Later, Daneri would touch Radar’s shoulder and say, “You’re a part of her now. She doesn’t ever forget.”

Indeed, ever since offending him that first day in port, Radar had slowly finessed his way back into the captain’s good graces. Or maybe it was simply a case of Radar being the only available audience member. It had become clear that Captain Daneri was really just a showman in search of a show. Perhaps this was why he had agreed to shepherd them across the ocean in the first place. Yet in this regard, Otik and Lars were not holding up their end of the bargain. Despite repeated invitations by the captain to join him in his quarters for an after-dinner maté, Otik and Lars consistently excused themselves so as to return to their feverish preparations. Things were not going well with the vircator. A palpable air of panic could be felt inside Moby-Dikt, so Radar returned there as seldom as possible now, only to catch a few hours of nightmarish sleep, though even this was proving difficult, as his companions worked all hours of the night. When Radar tried to query them about their progress, both grew cagey, even hostile. Radar was thus left to be Daneri’s sole patron.

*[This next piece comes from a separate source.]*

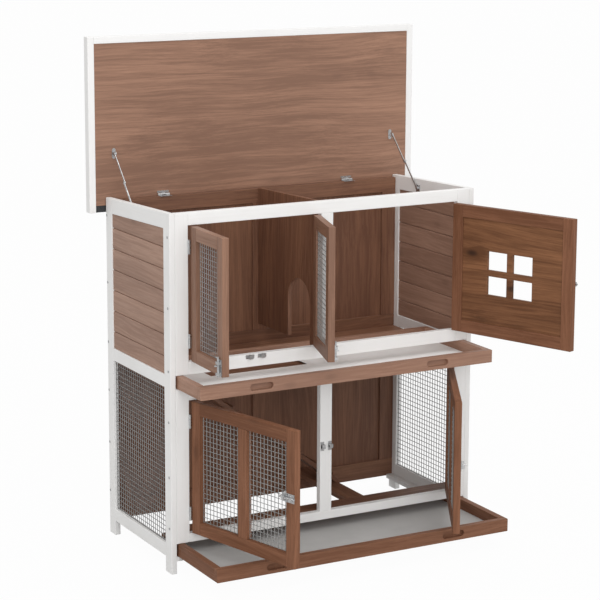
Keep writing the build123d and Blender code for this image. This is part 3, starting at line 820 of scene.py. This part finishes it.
# ---------------------------------------------------------------- doors
# Five stained doors, each four boards with mesh behind them; the wide lower doors
# have a bar down the middle. Each is made shut and then swung open about its pins.
joints = {joint["name"]: joint for joint in frame["joints"]}
DOOR_THICK = 0.018
DOOR_STILE = 0.031
DOOR_RAIL = 0.033
PIN_PROUD = 0.004
EDGE_FROM_PIN = 0.00075
MESH_SET_IN = 0.011
door_stain = stain(
    "door_stain", (0.31, 0.162, 0.101), (0.205, 0.1, 0.059), (0.075, 0.037, 0.022), 0.2, coat=0.08
)
# Doors 3, 4 and 5 take a darker, redder copy of the door stain, which paints the shade that falls on them.
door_stain_painted_shade = stain(
    "door_stain_painted_shade", (0.27, 0.122, 0.068), (0.158, 0.066, 0.034), (0.055, 0.027, 0.017), 0.3, shine=0.15
)
panel_stain = stain(
    "panel_stain", (0.285, 0.13, 0.063), (0.135, 0.058, 0.028), (0.045, 0.022, 0.014), 0.9, shine=0.15
)


def swung(piece, pin, turn):
    """Turns a door that was made shut about its hinge pins."""
    piece.data.transform(Matrix.Translation(pin) @ Matrix.Rotation(turn, 4, "Z") @ Matrix.Translation(-pin))
    return piece


def reach(pin, hand, a, b):
    """Two distances from the hinge edge turned into an x range."""
    ends = [pin.x + hand * (EDGE_FROM_PIN + d) for d in (a, b)]
    return (min(ends), max(ends))


SMALL_DOOR = 0.1873
WIDE_DOOR = 0.3778
MIDDLE_BAR = (0.1734, 0.2044)
door_sizes = [(1, SMALL_DOOR, ()), (2, SMALL_DOOR, ()), (3, WIDE_DOOR, ())]
door_sizes += [(4, WIDE_DOOR, MIDDLE_BAR), (5, WIDE_DOOR, MIDDLE_BAR)]
for number, width, bars in door_sizes:
    body = f"door_{number}"
    hinge = joints[f"{body}_hinge"]
    hand = -hinge["axis"][2]
    turn = hand * math.radians(hinge["range_deg"][0])
    low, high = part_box(f"{body}_frame")
    z = (low.z, high.z)
    rails = (z[0] + DOOR_RAIL, z[1] - DOOR_RAIL)
    pin = Vector((hinge["pos_m"][0], hinge["pos_m"][1], 0.0))
    y = (pin.y + PIN_PROUD, pin.y + PIN_PROUD + DOOR_THICK)
    opening = reach(pin, hand, DOOR_STILE, width - DOOR_STILE)
    parts = [
        board(reach(pin, hand, 0.0, DOOR_STILE), y, z, "z"),
        board(reach(pin, hand, width - DOOR_STILE, width), y, z, "z"),
        board(opening, y, (z[0], rails[0]), "x"),
        board(opening, y, (rails[1], z[1]), "x"),
    ]
    bays = [opening]
    if bars:
        parts.append(board(reach(pin, hand, *bars), y, rails, "z"))
        bays = [reach(pin, hand, DOOR_STILE, bars[0]), reach(pin, hand, bars[1], width - DOOR_STILE)]
    made = swung(planed(joined(f"{body}_boards", parts)), pin, turn)
    fit(made, door_stain if number < 3 else door_stain_painted_shade, body, "brown_wood", f"{body}_frame")
    if number == 3:
        continue
    sheets = []
    for bay in bays:
        corner = Vector((bay[0], y[0] + MESH_SET_IN + WIRE / 2, rails[0]))
        sheets += grille(corner, ALONG_X, bay[1] - bay[0], rails[1] - rails[0], ALONG_Y)
    made = swung(joined(f"{body}_wire", sheets), pin, turn)
    fit(made, galvanised_wire, body, "mesh", f"{body}_mesh")

# The third door is filled with a boarded panel, and a window of four small lights
# is cut through it.
hinge = joints["door_3_hinge"]
turn = -hinge["axis"][2] * math.radians(hinge["range_deg"][0])
along = Vector((math.cos(turn), math.sin(turn), 0.0))
panel = eased_copy("door_3_boarding", "door_3_panel", along, UPWARDS, 0.0006)
fit(panel, panel_stain, "door_3", "brown_wood", "door_3_panel")


# ---------------------------------------------------------------- ironmongery
# Butt hinges, barrel bolts, keepers, screws and the folding stays are pressed from
# steel and bright zinc plated, with a slightly cloudy shine.
def zinc_plate():
    made, nodes, shader = new_material("zinc_plate")
    cloud = spots(nodes, (130.0, 130.0, 130.0), 4.0)
    scratch = spots(nodes, (1800.0, 1800.0, 240.0), 2.0)
    bright = (0.64, 0.645, 0.65, 1.0)
    dull = (0.46, 0.465, 0.475, 1.0)
    mottled = mixed(nodes, ranged(nodes, cloud, 0.35, 0.7), bright, dull)
    nodes.links.new(mottled, shader.inputs["Base Color"])
    nodes.links.new(ranged(nodes, cloud, 0.3, 0.7, 0.22, 0.42), shader.inputs["Roughness"])
    raised(nodes, shader, scratch, 0.12, 0.0002)
    shader.inputs["Metallic"].default_value = 1.0
    return made


bright_zinc = zinc_plate()
ironmongery = ["door_hinge_leaves", "keepers", "roof_hinge_fixed", "roof_hinge_moving", "side_screws"]
ironmongery += ["stay_brackets_wall", "stay_brackets_roof"]
ironmongery += [f"stay_{link}_{side}" for link in ("upper", "lower") for side in ("left", "right")]
for number in range(1, 6):
    ironmongery += [f"door_{number}_leaves", f"door_{number}_bolt_plate", f"door_{number}_bolt"]
for node in ironmongery:
    piece = frame["nodes"][node]
    for slot in piece.material_slots:
        slot.material = bright_zinc


# ---------------------------------------------------------------- roof
# The lid is a wide veneered board in a white edging on three sides. Black mineral
# felt covers its outside and is wrapped round the rear edge.
low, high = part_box("roof_frame")
EDGING = 0.0185
y = (low.y, high.y)
parts = [
    board((low.x, low.x + EDGING), y, (low.z, high.z), "z"),
    board((high.x - EDGING, high.x), y, (low.z, high.z), "z"),
    board((low.x + EDGING, high.x - EDGING), y, (high.z - EDGING, high.z), "x"),
]
fit(planed(joined("roof_edging", parts)), white_enamel, "roof", "white_wood", "roof_frame")

lid_stain = stain(
    "lid_stain",
    (0.385, 0.207, 0.133),
    (0.225, 0.115, 0.072),
    (0.11, 0.056, 0.036),
    0.18,
    bump=0.4,
    depth=0.0005,
    coat=0.12,
)
low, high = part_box("roof_panel")
veneer = board((low.x, high.x), (low.y, high.y), (low.z, high.z), "x", 0.0005)
lid = planed(joined("roof_boarding", [veneer]))
fit(lid, lid_stain, "roof", "brown_wood", "roof_panel")


def mineral_felt():
    made, nodes, shader = new_material("mineral_felt")
    grit = spots(nodes, (1500.0, 1500.0, 1500.0), 2.0)
    worn = spots(nodes, (14.0, 14.0, 14.0), 4.0)
    black = (0.022, 0.023, 0.025, 1.0)
    grey = (0.085, 0.085, 0.09, 1.0)
    speck = mixed(nodes, ranged(nodes, grit, 0.45, 0.7), black, grey)
    faded = mixed(nodes, ranged(nodes, worn, 0.45, 0.8, 0.0, 0.35), speck, (0.10, 0.10, 0.10, 1.0))
    nodes.links.new(faded, shader.inputs["Base Color"])
    nodes.links.new(ranged(nodes, grit, 0.3, 0.7, 0.72, 0.95), shader.inputs["Roughness"])
    raised(nodes, shader, grit, 0.7, 0.0008)
    return made


felt = eased_copy("roof_felt_sheet", "roof_felt", ALONG_X, UPWARDS, 0.0012)
fit(felt, mineral_felt(), "roof", "felt", "roof_felt")


# ---------------------------------------------------------------- overall bounds
low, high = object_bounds()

Entering into the captain’s cabin was a bit like entering into a time machine. The room was paneled in a lush African mahogany so dark it appeared almost purple by the light of a candle. At the center of the room was a giant desk of such immense proportions, it was unclear how the piece had ever entered the cabin or how it would ever be removed.

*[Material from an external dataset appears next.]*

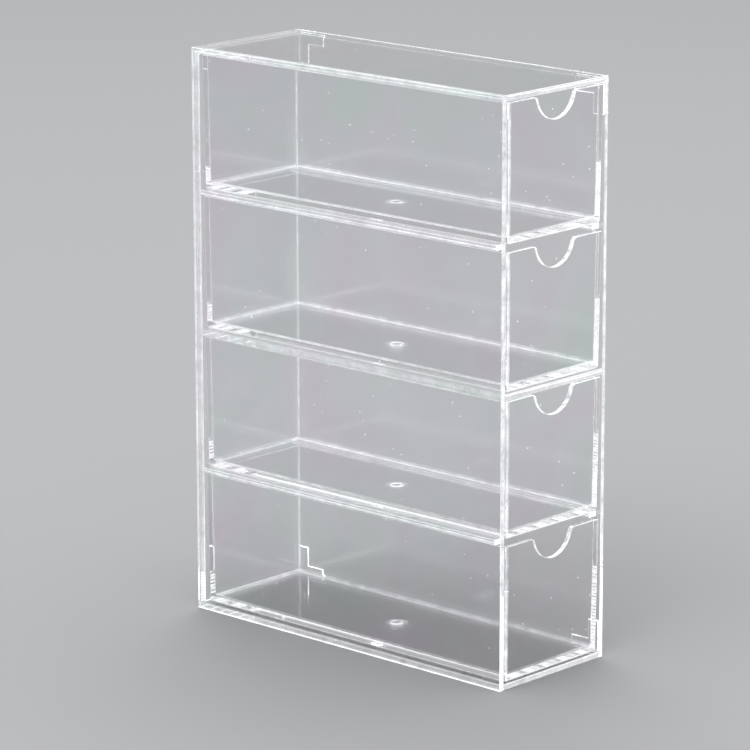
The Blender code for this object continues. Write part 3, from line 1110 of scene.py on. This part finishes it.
class DRAWERBOX_OT_studio(bpy.types.Operator):
    """Add the floor, the soft light and the camera"""

    bl_idname = "drawer_box.studio"
    bl_label = "Add Studio"

    def execute(self, context):
        scene = context.scene
        studio = scene.drawer_box_studio
        add_floor(studio)
        light_surroundings(scene, studio)
        for name, place, size, power in SOFTBOXES:
            add_softbox(scene, name, place, size, power)
        add_camera(scene, studio)
        scene.view_settings.view_transform = "Standard"
        scene.cycles.max_bounces = CLEAR_BOUNCES
        scene.cycles.transmission_bounces = CLEAR_BOUNCES
        scene.cycles.glossy_bounces = CLEAR_BOUNCES
        scene.cycles.diffuse_bounces = DIFFUSE_BOUNCES
        return {"FINISHED"}


class DRAWERBOX_PT_sidebar(bpy.types.Panel):
    """The box's pieces in the 3D view's sidebar"""

    bl_label = "Drawer Box"
    bl_idname = "DRAWERBOX_PT_sidebar"
    bl_space_type = "VIEW_3D"
    bl_region_type = "UI"
    bl_category = "Drawer Box"

    def draw(self, context):
        for operator in OPERATORS:
            self.layout.operator(operator.bl_idname)


OPERATORS = (
    DRAWERBOX_OT_side_panel,
    DRAWERBOX_OT_level_panels,
    DRAWERBOX_OT_back_panel,
    DRAWERBOX_OT_cover,
    DRAWERBOX_OT_rails,
    DRAWERBOX_OT_drawers,
    DRAWERBOX_OT_studio,
)
SETTINGS = {
    "drawer_box_plastic": ClearPlasticSettings,
    "drawer_box_casing": CasingSettings,
    "drawer_box_drawer": DrawerSettings,
    "drawer_box_studio": StudioSettings,
}


def register():
    """Register the settings, the operators and the panel."""
    for name, group in SETTINGS.items():
        bpy.utils.register_class(group)
        setattr(bpy.types.Scene, name, PointerProperty(type=group))
    for operator in OPERATORS:
        bpy.utils.register_class(operator)
    bpy.utils.register_class(DRAWERBOX_PT_sidebar)


def unregister():
    """Undo what register did."""
    bpy.utils.unregister_class(DRAWERBOX_PT_sidebar)
    for operator in reversed(OPERATORS):
        bpy.utils.unregister_class(operator)
    for name, group in reversed(SETTINGS.items()):
        delattr(bpy.types.Scene, name)
        bpy.utils.unregister_class(group)


def main():
    """Model every piece and the studio."""
    register()
    bpy.ops.drawer_box.side_panel()
    bpy.ops.drawer_box.level_panels()
    bpy.ops.drawer_box.back_panel()
    bpy.ops.drawer_box.cover()
    bpy.ops.drawer_box.rails()
    bpy.ops.drawer_box.drawers()
    bpy.ops.drawer_box.studio()


if __name__ == "__main__":
    main()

Captain Daneri presided over their evenings together from a body-worn burgundy armchair, sipping his maté out of a calabash gourd through a thick silver straw. Occasionally he would light up a Cuban cigar, although these he dutifully rationed, explaining that his father had lost his entire throat to cancer and did not speak a word for the last fifteen years of his life.

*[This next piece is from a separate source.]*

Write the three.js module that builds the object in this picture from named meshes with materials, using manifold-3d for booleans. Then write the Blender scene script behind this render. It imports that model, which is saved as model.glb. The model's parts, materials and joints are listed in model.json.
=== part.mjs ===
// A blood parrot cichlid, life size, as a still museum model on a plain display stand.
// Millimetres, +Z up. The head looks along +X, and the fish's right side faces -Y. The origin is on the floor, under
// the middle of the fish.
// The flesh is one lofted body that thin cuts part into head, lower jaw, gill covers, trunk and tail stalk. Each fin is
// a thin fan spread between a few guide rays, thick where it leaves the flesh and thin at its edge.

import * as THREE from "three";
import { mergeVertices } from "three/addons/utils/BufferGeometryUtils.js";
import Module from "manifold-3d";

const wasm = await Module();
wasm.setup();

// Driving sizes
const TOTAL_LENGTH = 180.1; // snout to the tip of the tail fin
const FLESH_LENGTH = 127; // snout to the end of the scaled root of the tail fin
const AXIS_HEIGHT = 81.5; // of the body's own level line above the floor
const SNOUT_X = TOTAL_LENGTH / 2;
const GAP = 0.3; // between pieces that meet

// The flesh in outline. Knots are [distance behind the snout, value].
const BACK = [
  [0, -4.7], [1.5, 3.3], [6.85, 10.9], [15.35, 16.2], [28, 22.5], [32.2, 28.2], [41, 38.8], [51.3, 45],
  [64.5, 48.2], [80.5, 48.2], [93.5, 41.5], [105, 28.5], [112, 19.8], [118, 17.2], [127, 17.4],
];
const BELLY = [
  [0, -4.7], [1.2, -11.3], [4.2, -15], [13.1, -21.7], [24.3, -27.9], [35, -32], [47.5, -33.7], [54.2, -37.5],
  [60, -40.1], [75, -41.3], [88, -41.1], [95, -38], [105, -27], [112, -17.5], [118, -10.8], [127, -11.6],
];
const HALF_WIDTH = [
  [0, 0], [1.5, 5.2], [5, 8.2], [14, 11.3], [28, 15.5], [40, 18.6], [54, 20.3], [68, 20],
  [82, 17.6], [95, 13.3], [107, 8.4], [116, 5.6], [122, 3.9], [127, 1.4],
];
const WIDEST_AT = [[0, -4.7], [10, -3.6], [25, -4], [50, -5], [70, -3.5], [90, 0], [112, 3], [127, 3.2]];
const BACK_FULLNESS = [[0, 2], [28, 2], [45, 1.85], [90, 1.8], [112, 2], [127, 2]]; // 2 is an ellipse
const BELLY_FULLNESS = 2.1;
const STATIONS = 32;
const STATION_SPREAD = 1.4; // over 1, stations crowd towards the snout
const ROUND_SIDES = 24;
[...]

“Do you know what we’re carrying right now on this ship?” the captain asked Radar one evening.

“Not really,” said Radar, gingerly sipping at his maté. As usual, Otik and Lars had already bidden their farewells, and he found himself wishing they were there to deflect the attention or at least make a pass at one of the captain’s riddles.

“Well, good. No one does. At least no one can speak with absolute certainty. I myself have not opened any of the containers, so I can only tell you what the system tells me, and the system speaks only in terms of possibility. A container does not contain something — it ‘is said to contain something’. The same can be said of a good book.” He picked up a piece of paper. “TPMU 839201 3, said to contain 6,800 pounds of frozen chicken; RITU 559232 0, said to contain 14,000 pounds of frozen fish; CSQU 938272 8, said to contain 3,400 pounds of hypodermic needles, pharmaceuticals, and other medical equipment. . said to contain 6,000 women’s long-sleeve shirts. . said to contain 550 youth bicycles. . said to contain 55,000 pounds of aircraft engines. . said to contain 20,000 pounds of computer equipment. . said to contain 8,000 pounds of unbalanced polymer. . said to contain 4,000 pounds of gems, precious metals, and coins. . said to contain 15,000 pounds of barley. That’s a lot of barley.”

“It is a lot of barley.”

If the barley exists. But even if the barley does not exist, it doesn’t matter. Soon the world will not contain anything definitive anymore; it will only be said to contain things. We will exist in a system of total possibility. It is what I call un desdibujamiento. It’s a wonderful word, isn’t it? Un desdibujamiento. It means ‘the blurring of the local.’ The lines between here and there have begun to blur, and it is all because of the question of the box.” The captain leaned back. “But I can see I’m scaring you. You mustn’t let me get started on one of my little rants. Anyone will tell you this.”

“Desdibujamiento,” repeated Radar.

The captain nodded. “Like caressing a woman,” he said.

Radar wasn’t an expert in caressing women, so he said nothing. They sat in silence. The roll of the ship was causing an imperceptible shift in all the documents around the room. Radar could feel the papers shift back and forth on the desk ever so slightly.